Stated exercise: Pull out every line below containing the word "frame".

--- start of Data block ---

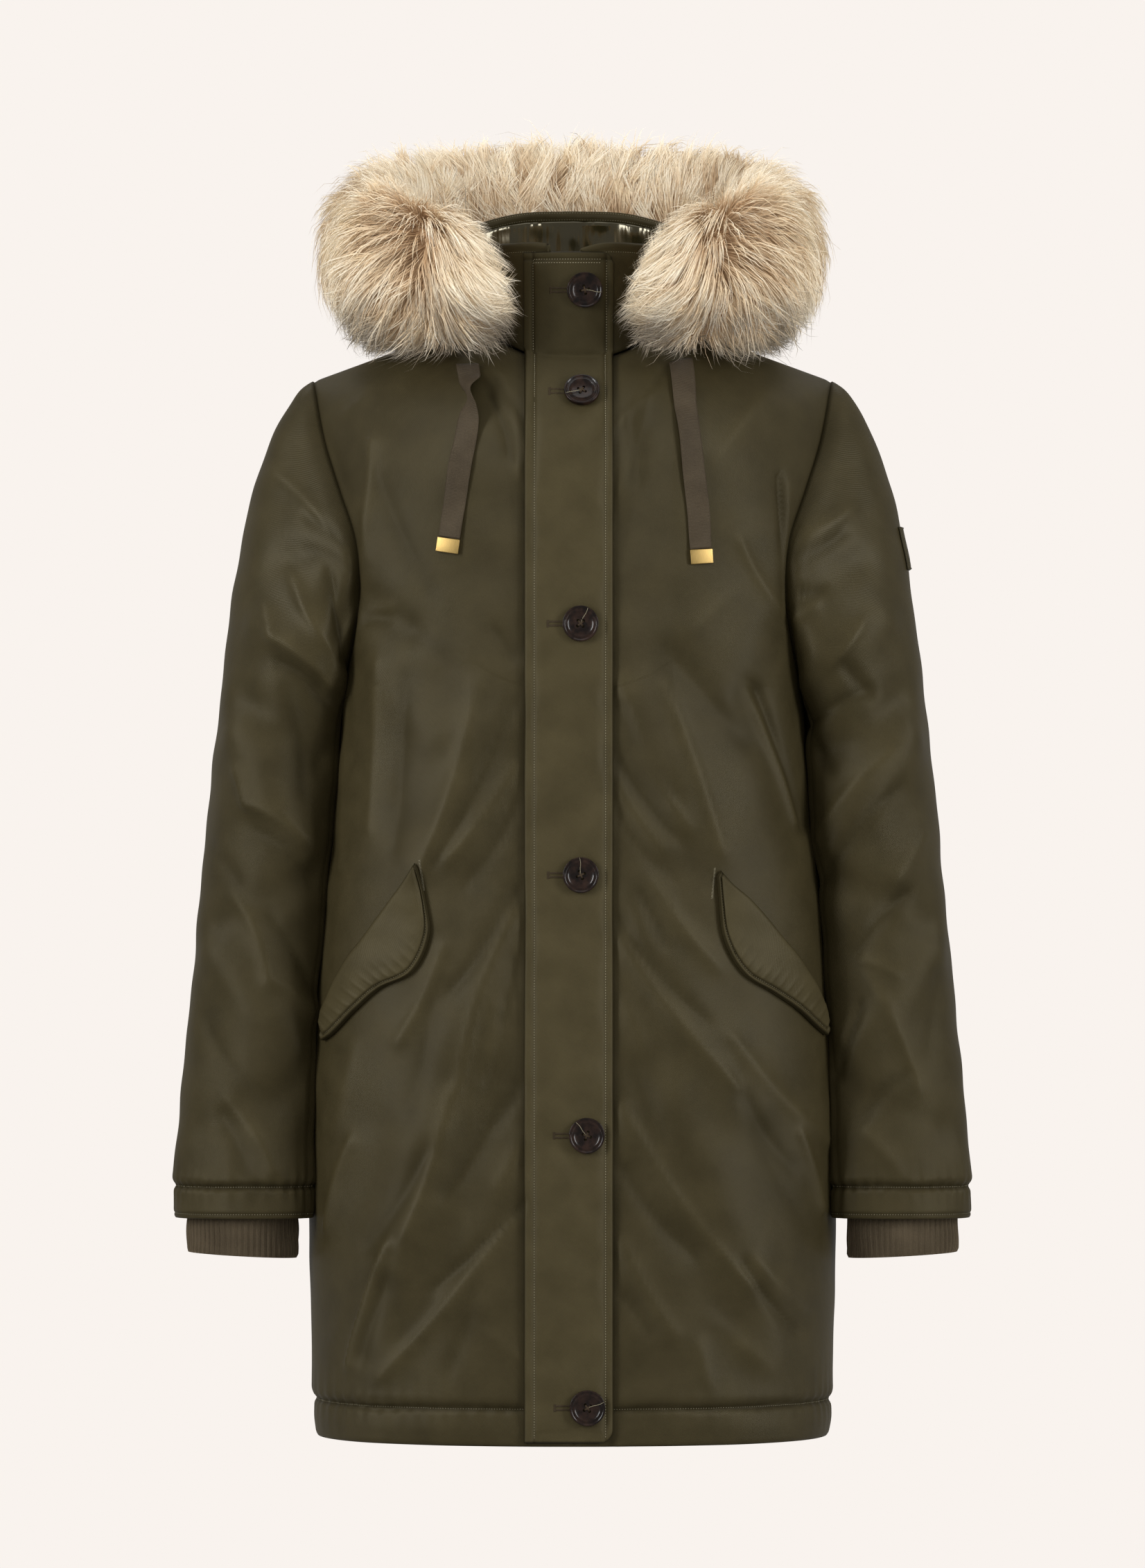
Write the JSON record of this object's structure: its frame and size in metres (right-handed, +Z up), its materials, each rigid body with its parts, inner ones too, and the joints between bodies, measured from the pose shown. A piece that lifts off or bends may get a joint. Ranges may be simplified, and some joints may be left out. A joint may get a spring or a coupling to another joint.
{
  "type": "fur trimmed parka",
  "caption": "Hip-length padded parka in olive, worn form, hollow, with a hood that lies back, fur trim, storm placket, ribbed cuffs, flap pockets and drawstring ribbons.",
  "frame": {"origin": "midway between the two high shoulder points, where the wearer's neck and shoulders hold the coat up", "axes": "+Z up along the coat's length, the front faces -Y, +X towards the wearer's left sleeve"},
  "size_m": [0.63, 0.4803, 1.0468],
  "materials": {
    "shell": "olive padded shell cloth with a satin sheen",
    "lining": "glossy quilted lining",
    "rib_knit": "matt rib knit",
    "fur": "long cream and tan pile",
    "ribbon": "taupe grosgrain ribbon",
    "brass": "brushed brass",
    "horn": "dark mottled horn look"
  },
  "bodies": {
    "root": {"front_left": "shell", "front_right": "shell", "back": "shell", "sleeve_upper_left": "shell", "sleeve_upper_right": "shell", "sleeve_under_left": "shell", "sleeve_under_right": "shell", "collar": "shell", "hood_side_left": "shell", "hood_centre": "shell", "hood_side_right": "shell", "hood_facing": "shell", "placket": "shell", "pocket_flap_left": "shell", "pocket_flap_right": "shell", "sleeve_badge": "shell", "hood_lining": "lining", "rib_cuff_left": "rib_knit", "rib_cuff_right": "rib_knit", "fur_trim": "fur", "ribbon_left": "ribbon", "ribbon_right": "ribbon", "ribbon_tip_left": "brass", "ribbon_tip_right": "brass", "button_1": "horn", "button_2": "horn", "button_3": "horn", "button_4": "horn", "button_5": "horn", "button_6": "horn"}
  },
  "joints": []
}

--- end of Data block ---

Response to the exercise:
Write the JSON record of this object's structure: its frame and size in metres (right-handed, +Z up), its materials, each rigid body with its parts, inner ones too, and the joints between bodies, measured from the pose shown. A piece that lifts off or bends may get a joint. Ranges may be simplified, and some joints may be left out. A joint may get a spring or a coupling to another joint.
  "frame": {"origin": "midway between the two high shoulder points, where the wearer's neck and shoulders hold the coat up", "axes": "+Z up along the coat's length, the front faces -Y, +X towards the wearer's left sleeve"},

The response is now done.